Is it me or does the cover for "Heralding - The Fireblade" bear similarities to the cover of "Ok Nefna Tysvar Ty"; it looks almost from the same scene. Is there a concept that possibly unites both albums?
"Heralding – The Fireblade" shows something like the same landscape in the beginning while "Ok Nefna..." at the end. There's nothing that unites both albums, but is more about Falkenbach and its history in general.
Your lyrical inspirations deal with paganism and Norse mythology. While I enjoy your lyrics quite a bit, let me play devil’s advocate and ask you why you think these topics are still relevant and not trite, crushed by the weight of time and overuse from other metal bands?
The topics of the lyrics are the reasons for the existence of Falkenbach.

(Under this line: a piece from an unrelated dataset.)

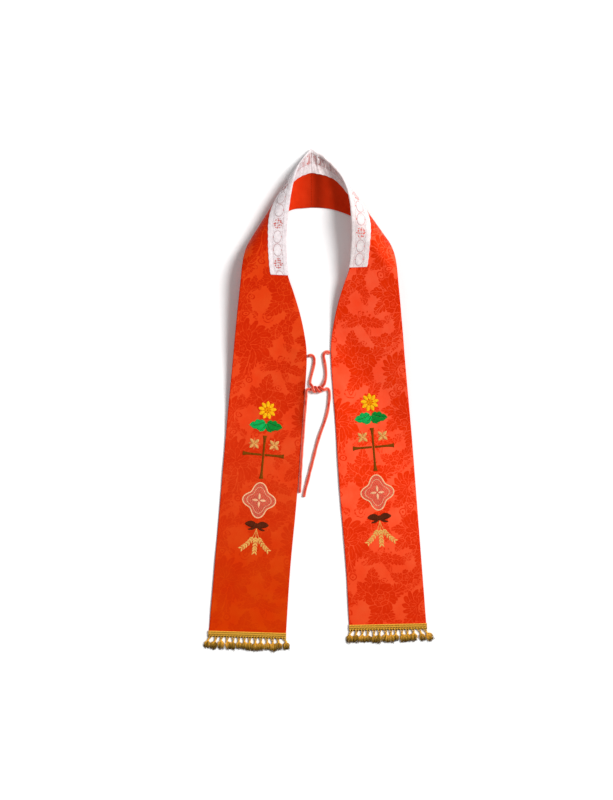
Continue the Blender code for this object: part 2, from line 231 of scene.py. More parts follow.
TUCK = (1.2, 4.5)               # height of the seam that it is sewn into, and length pressed flat
SPREAD = {"left": (0.1, 10.0), "right": (0.42, 20.0)}   # wider by, where pressed, and how far on
EXITS = {"left": (-20.06, 92.29, 3.30), "right": (26.42, 99.52, 3.52)}
ON_FLOOR = 3.3                  # height of a tie's centre where it lies
KNOT_HALF = 14.0                # half the length of the twist where the ties cross
KNOT_Y = 23.0                   # its middle, which hangs below its ends
KNOT_SAG = 4.0
KNOT_TURNS = 1.5
KNOT_WIDE = 4.6                 # from its middle line to a tie's centre, on the floor
KNOT_HIGH = 3.5                 # and upward


def smooth(x):
    """0 below 0, 1 above 1, an even S between."""
    x = np.clip(x, 0, 1)
    return x * x * (3 - 2 * x)


def unit(vectors):
    return vectors / np.maximum(np.linalg.norm(vectors, axis=-1, keepdims=True), 1e-12)


def catmull(points, at):
    """Points at places along the smooth curve through a row of points."""
    points = np.asarray(points, float)
    last = len(points) - 1
    i = np.clip(np.floor(at).astype(int), 0, last - 1)
    f = (np.asarray(at) - i)[..., None]
    a, b = points[np.maximum(i - 1, 0)], points[i]
    c, d = points[i + 1], points[np.minimum(i + 2, last)]
    return 0.5 * (2 * b + (c - a) * f + (2 * a - 5 * b + 4 * c - d) * f ** 2
                  + (3 * b - a - 3 * c + d) * f ** 3)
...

Maybe most of those topics are overused by too many bands out there, but I have to say that I do not care. To me those topics are nothing to discuss about, there is no way to change something about it. To me the lyrics are relevant, no matter how many other bands are using the same topics. I can imagine there are people out there bored by the mass of pagan topics in metal, but to me other bands are of no matter, Falkenbach counts only.
You have been doing Falkenbach for over a decade. What still keeps you going?
That's a good question.... Sometimes I do not know myself, maybe that's also one of the reasons why more than 5 years have passed between the 2nd and the 3rd albums. I never thought about quitting, but sometimes there is a need to keep silence, even for a long period of time. What keeps me going is simply the feeling that there is a need to realize what comes to my mind, the inspiration itself, from unknown source, but relevant to me.